Psychiatrie: il y a urgence à répondre à la crise, selon le Comité d'éthique
Conditions d'accès dégradées, pénurie de moyens, inégalités territoriales: "l'urgence et la gravité" de la crise de la psychiatrie en France nécessitent un "plan" dédié, rapide et d'ampleur, souligne le Comité national d'éthique dans un avis rendu public lundi.
Cet avis, intitulé "Enjeux éthiques relatifs à la crise de la psychiatrie: une alerte", insiste sur l'urgence d'une réponse coordonnée et ambitieuse alors que les troubles psychiatriques touchent environ un Français sur cinq au cours de sa vie.
Trois priorités sont énoncées par le comité: "garantir un accès à des soins psychiatriques dignes" et renforcer "la vigilance autour de la santé mentale de tous"; "lutter contre la stigmatisation et l'exclusion des personnes vivant avec des troubles psychiatriques"; renforcer la formation et la recherche dans toutes les disciplines concourant à la prise en charge psychiatrique.

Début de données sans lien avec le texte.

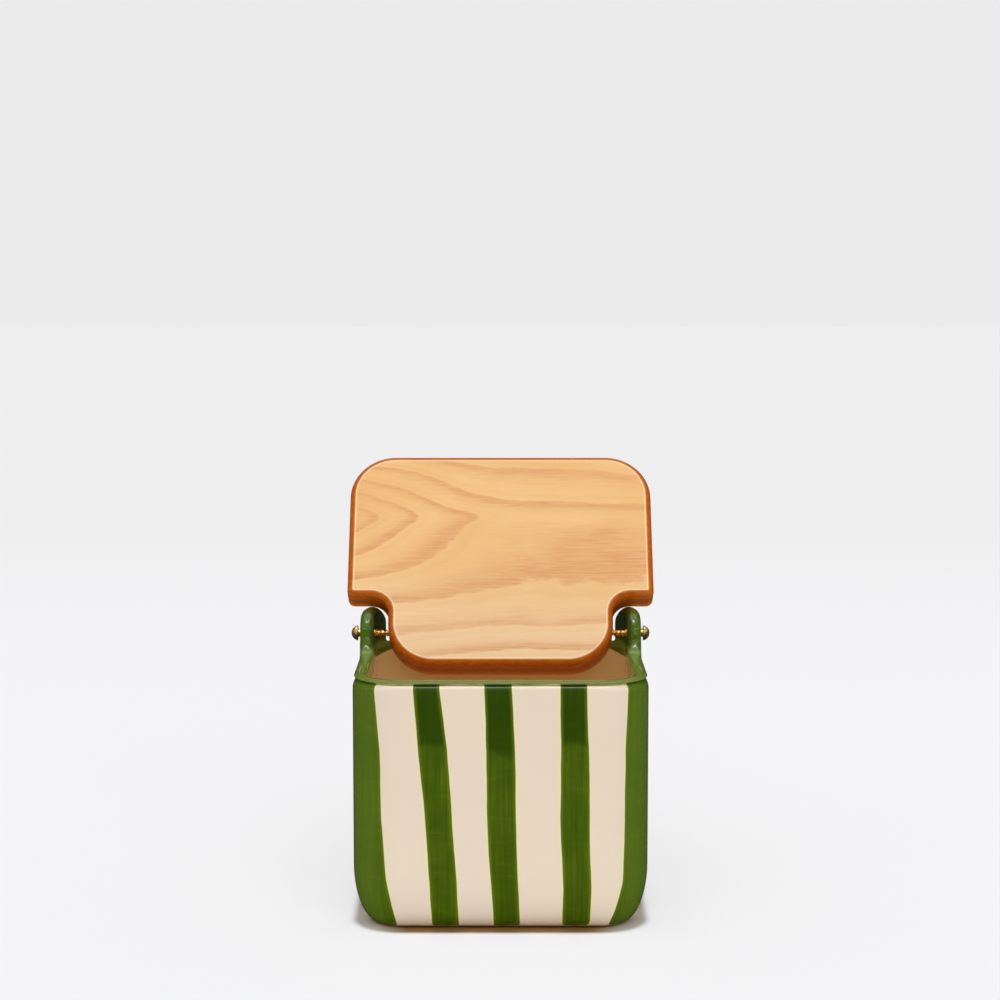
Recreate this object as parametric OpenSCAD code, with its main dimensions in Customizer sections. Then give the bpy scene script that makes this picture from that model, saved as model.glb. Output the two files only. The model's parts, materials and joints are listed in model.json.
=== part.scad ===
// Ceramic salt box with two raised ears at the back and a pine lid that turns on two brass screws.
// Origin: middle of the base, on the table. +Z is up and the open front faces -Y.
// The lid is drawn open, leaning back on the ears.

/* [Vessel] */
// Width of the vessel, side to side
body_w = 121; // [105:1:150]
// Depth of the vessel, front to back
body_d = 104; // [94:1:140]
// Height of the vessel from the table to the top of its rim
body_h = 103; // [75:1:150]
// Corner radius of the vessel seen from above
corner_r = 21; // [18:0.5:22]
// Thickness of the fired wall
wall = 6; // [4.5:0.1:7]
// Thickness of the vessel's floor
floor_t = 6.5; // [4:0.1:10]
// How far the foot draws in under the wall
foot_in = 10; // [6:0.5:14]
// Height over which the foot draws in
foot_h = 24; // [16:0.5:28]
// Radius of the fillet between the inside wall and the floor
inside_r = 9; // [5:0.5:12]

/* [Rim] */
// Height of the rounded bead that runs along the rim
bead_h = 1.8; // [1.4:0.1:3]
// How far the bead's outer edge stands back from the wall's face
bead_back = 0.6; // [0.2:0.1:1]
// Depth of the groove under the bead
groove_in = 2.4; // [1.4:0.1:3]
// Height of the rounded shoulder between the wall and the groove
shoulder_h = 3.2; // [2:0.1:5]

/* [Ears] */
// Radius of the ear's front end about the screw
ear_r = 9.6; // [7:0.1:11]
// Distance from the screw to the middle of the ear's rounded back end
ear_back = 10; // [7:0.1:11]
// Height of the middle of that back end above the screw
ear_back_up = 1.9; // [0:0.1:3]
// Radius of the hollow where the ear's front runs down into the rim
ear_fillet_r = 6.5; // [3:0.1:6.5]
// Radius of the hollow where the ear's back runs down into the rim
ear_back_fillet_r = 2.5; // [1.5:0.1:3]
// Room left between the lid and the ears when the lid leans on them
stop_gap = 0.35; // [0.3:0.05:0.6]

/* [Lid] */
// Thickness of the board
lid_t = 12.6; // [10:0.1:14]
// How far the lid stands out past each side of the vessel
side_over = 6.3; // [3:0.1:10]
// How far the lid stands out past the front of the vessel
front_over = 5.5; // [2:0.1:10]
// Radius of the lid's two front corners
front_r = 20; // [12:0.5:28]
// Distance from the screw line to the shoulders, where the board widens
shoulder_to_screw = 15.2; // [15.2:0.1:17]
// Radius of the shoulders' outer corners
shoulder_r = 3.2; // [3:0.1:6]
// Radius of the hollow corners beside the tab
notch_r = 8; // [5:0.1:8]
// Room between the tab and each ear, where the screw can be seen
tab_gap = 5.8; // [4:0.1:8]
// How far the tab reaches behind the screw line
tab_reach = 17.4; // [14:0.1:18]
// Radius of the tab's two corners
tab_r = 20; // [12:0.5:22]
// Radius of the rounded edge round the lid's underside
under_r = 2.7; // [1.5:0.1:3]
// Radius of the eased edge round the lid's top
top_r = 1; // [0.5:0.1:1.5]
// Room between the closed lid and the rim
closed_gap = 0.5; // [0.4:0.1:1.5]
// Room behind the tab, up to the inside of the back wall
back_gap = 1.6; // [1.5:0.1:4]
// How far the lid turns from closed to fully open, in degrees
open_angle = 124; // [118:1:128]

/* [Hinge screws] */
// Radius of the brass shank
screw_r = 1.75; // [1.4:0.05:2.2]
// Length of the screw under its head
screw_len = 25; // [20:0.5:30]
// Length of the screw's point
point_len = 3.5; // [2:0.1:5]
// Radius of the round head
head_r = 3.3; // [2.8:0.1:4.5]
// Height of the round head
head_h = 2.9; // [2:0.1:3.2]
// Width of the slot across the head
slot_w = 0.9; // [0.6:0.1:1.2]
// Depth of the slot
slot_depth = 1.2; // [0.8:0.1:1.5]
// Gap between the head and the ear
head_gap = 1.2; // [0.3:0.1:1.5]
// Clearance all round the shank where it turns in the ear
bore_clear = 0.1; // [0.05:0.01:0.1]

/* [Hidden] */
$fn = 64;
// Segments in each quarter turn of a drawn outline
quarter_steps = 6;
// Segments along the straight top of an ear
top_steps = 3;
// Overrun of a cut past the face it opens
over = 1;
// Turn of a bore about its own line, so that its seam lies between the lines of the ear, in degrees
bore_turn = 17;
glaze_color = [0.93, 0.88, 0.81];
pine_color = [0.92, 0.74, 0.52];
brass_color = [0.80, 0.62, 0.28];

half_w = body_w / 2;
half_d = body_d / 2;
half_wall = wall / 2;
groove_z = body_h - bead_h;
wall_top_z = groove_z - shoulder_h;
bead_w = wall - bead_back;
bead_mid = bead_back + bead_w / 2;
// Where the straight sides end and the rounded back corners begin
corner_x = half_w - corner_r;
corner_y = half_d - corner_r;

// The screw line, which is the hinge axis
screw_y = half_d - wall - back_gap - tab_reach;
screw_z = body_h + closed_gap + lid_t / 2;

lid_half_w = half_w + side_over;
lid_front = screw_y + half_d + front_over;
tab_half_w = half_w - wall - tab_gap;
lean = open_angle - 90;

// The shoulders' eased back edge comes to rest against the back end of the ears
rest_along = shoulder_to_screw + top_r;
rest_behind = lid_t / 2 - top_r;
rest_y = rest_along * sin(lean) + rest_behind * cos(lean) - ear_back;
rest_z = rest_along * cos(lean) - rest_behind * sin(lean) - ear_back_up;
ear_back_r = norm([rest_y, rest_z]) - top_r - stop_gap;

// Points of a circular or squashed arc, each [across, up] from its centre
function arc(across, up, from, to, steps = quarter_steps) =
    [for (k = [0 : steps]) let (a = from + (to - from) * k / steps) [across * cos(a), up * sin(a)]];

function shifted(points, by) = [for (p = points) p + by];

// Sections through the wall hold the distance in from its outer face and the height.
// The foot and the plain wall above it
foot_section = shifted(arc(foot_in, foot_h, -90, -180), [foot_in, foot_h]);
// The shoulder and the bead along the rim
rim_section = concat(
    shifted(arc(groove_in, shoulder_h, 180, 90, quarter_steps / 2), [groove_in, wall_top_z]),
    shifted(arc(bead_w / 2, bead_h / 2, -90, -360, 2 * quarter_steps), [bead_mid, body_h - bead_h / 2])
);
// The inside of the wall, down to the floor
inside_section = concat(
    [[wall, wall_top_z]],
    shifted(arc(inside_r, inside_r, -180, -90), [wall + inside_r, floor_t + inside_r])
);

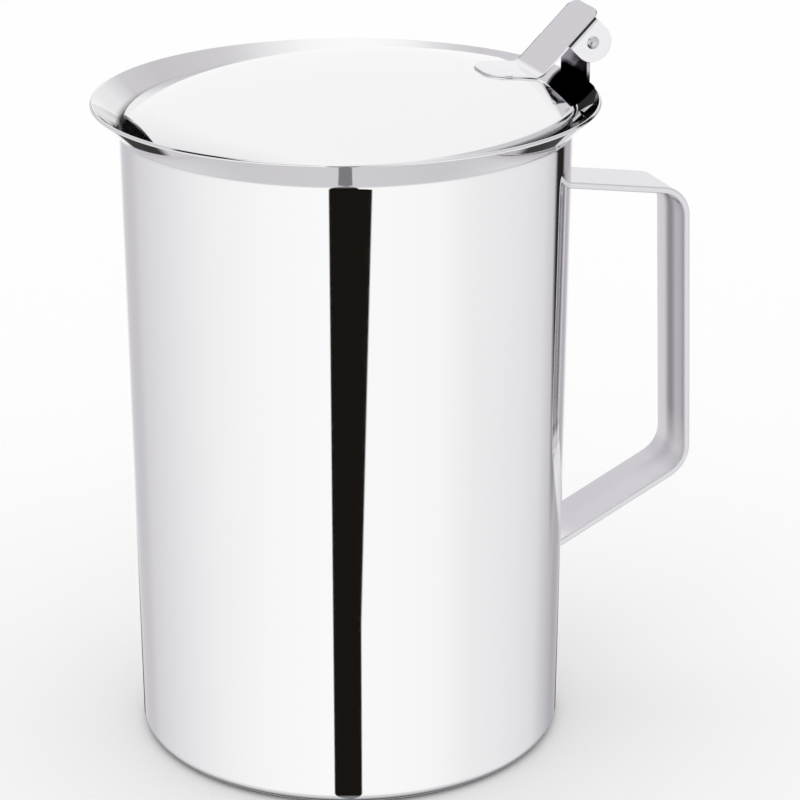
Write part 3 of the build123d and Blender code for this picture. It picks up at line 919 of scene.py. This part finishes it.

"Les populations en détresse ont besoin de réponses rapides et effectives; tout comme les professionnels de santé, fatigués et inquiets", souligne le Comité consultatif national d'éthique (CCNE), qui s'est auto-saisi du sujet.
S'il "accueille avec satisfaction" le choix de la santé mentale comme grande cause nationale 2025 par les gouvernements Barnier puis Bayrou, l'organisme, qui mêle médecins, scientifiques, juristes et philosophes, préconise "un véritable plan psychiatrie" pluriannuel.
"Depuis une dizaine d'années, plus d'une vingtaine de rapports ont dénoncé les difficultés de prise en charge, d'accès aux soins, parfois les maltraitances, notamment de la contention - liées pour beaucoup à des manques de personnel. Et le paradoxe est l'absence de réponse politique forte", a résumé devant la presse Sophie Crozier, neurologue hospitalière et corapporteure de l'avis.
Autre corapporteure, la psychiatre Angèle Consoli a notamment relevé "la très grande pénurie de moyens", notant entre autres qu'à l'hôpital, "en 40 ans, on a fermé 60% des lits" pour un virage ambulatoire non compensé par d'autres accueils.
"Quand on a besoin d'une place en hospitalisation, il y a des listes d'attente, les troubles s'aggravent, ça finit aux urgences... ou des mineurs se retrouvent parfois dans des services de psychiatrie adulte", a-t-elle pointé.
Pour le CCNE, "c'est une question de moyens, mais pas seulement. C'est aussi la vision des autres disciplines sur la psychiatrie et les malades, et la vision de la société qui doit changer, comme cela a été le cas pour les malades du cancer", a souligné son président, Jean-François Delfraissy.